Thursday, March 3rd, 2011

Today, the House passed the H.R. 4 bill in a 314-112 vote, repealing the 1099 reporting requirements from the funding provision of the 2010 health care law. The bill eliminates the requirement that all for-profit corporations issue 1099 forms to vendors from whom they purchased over $600 of goods or services in a tax year, scheduled to go into effect for all payments made after December 31, 2011.

The cost for the 1099 repeal is currently estimated at nearly $22B over the next 10 years. The funding remains the biggest debate around the 1099 repeal across the House, the Senate and the White House.

There was significant controversy in the House around the funding of the H.R. 4 bill, with Democrats calling it a tax hike on middle-class Americans. The bill increases the amount of health insurance subsidies that could be recaptured in cases where a family’s income exceeds certain thresholds. Read more.
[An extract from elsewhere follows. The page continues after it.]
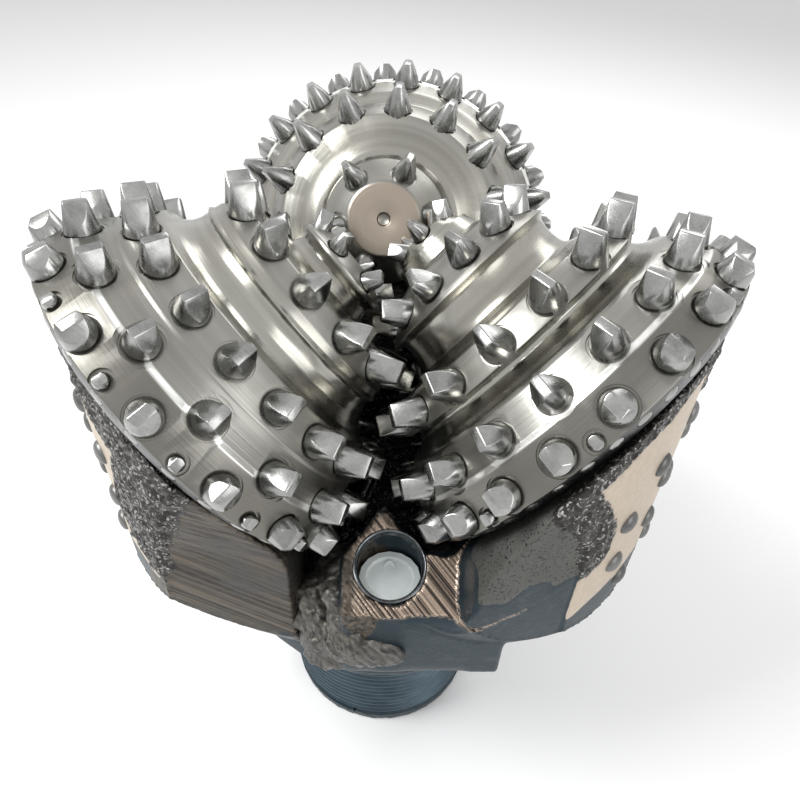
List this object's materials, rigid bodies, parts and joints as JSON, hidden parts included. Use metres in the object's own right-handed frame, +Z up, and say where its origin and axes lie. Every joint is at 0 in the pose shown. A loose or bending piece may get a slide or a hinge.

The Senate passed their own 1099 repeal back in February as an amendment attached to the FAA funding bill. The funding for the Senate repeal gives the Office of Management and Budget the ability to take away nearly $44 billion of discretionary budget authority—except from the Departments of Defense, Veterans Affairs and Social Security.

The House bill will end up in the Senate next. The issue that still remains is – how to make up the funding for the health care law.